Energy-Based Diffusion Models Overview

Updated 31 March 2026

Energy-Based Diffusion Models (EBDMs) are generative models that integrate energy-based modeling with diffusion processes, enabling structured density estimation and enhanced controllability.
They employ training strategies such as diffusion recovery likelihood, contrastive divergence, and cooperative training to improve sampling efficiency and maintain theoretical guarantees.
EBDMs have shown high performance in image synthesis, text modeling, robotics, and molecular simulation, offering practical benefits like robust out-of-distribution detection.

Energy-Based Diffusion Models (EBDMs) are a class of generative models that combine the probabilistic structure and flexibility of energy-based models (EBMs) with the multi-scale, tractable learning and sampling properties of diffusion models. EBDMs leverage parameterizations wherein the score function in diffusion is realized as the gradient of an explicit energy function, often time-dependent, enabling a conservative vector field and enabling new forms of compositionality, controllability, and likelihood estimation.
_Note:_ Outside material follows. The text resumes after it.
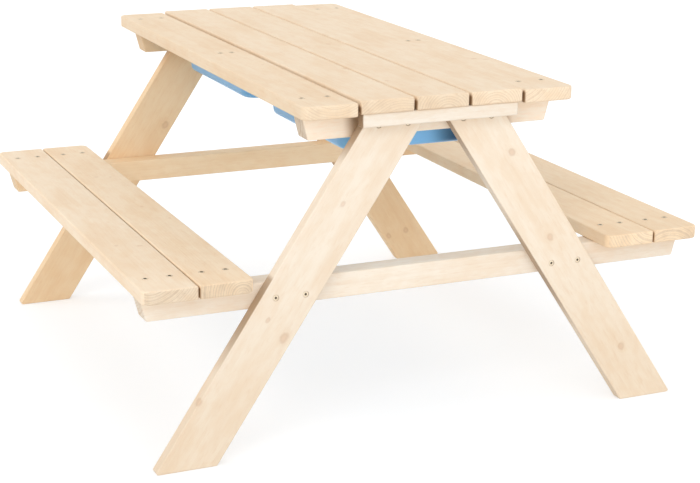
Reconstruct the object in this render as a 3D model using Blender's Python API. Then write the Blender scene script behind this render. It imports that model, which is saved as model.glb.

The energy-based perspective unifies advances in score-based generative modeling, contrastive divergence, and inverse reinforcement learning, facilitating a spectrum of algorithms for density modeling, sampling, and downstream applications.

1. Mathematical Foundations and Core Parameterizations

Energy-Based Diffusion Models instantiate a continuum of energy-based models indexed by diffusion (noise) time, with each step of the diffusion (or reverse denoising) process linked to a time-indexed energy $E_\theta(x,t)$ such that the model density at time $t$ is

$p_\theta(x,t) \propto \exp\left(-E_\theta(x,t)\right)$

with $\theta$ denoting model parameters and $t$ the diffusion index (Aarts et al., 1 Oct 2025, Thornton et al., 18 Feb 2025, Diamond et al., 21 Nov 2025). The reverse-time drift in the corresponding SDE is given by $-\nabla_x E_\theta(x,t)$ , i.e., the negative gradient of energy, ensuring a conservative flow (Diamond et al., 21 Nov 2025). This setup generalizes both classical MCMC-based EBMs and score-based diffusion models, with $E_\theta(x,t)$ either directly parameterized (for explicit energy models) or obtained via distillation from pre-trained score networks (Thornton et al., 18 Feb 2025).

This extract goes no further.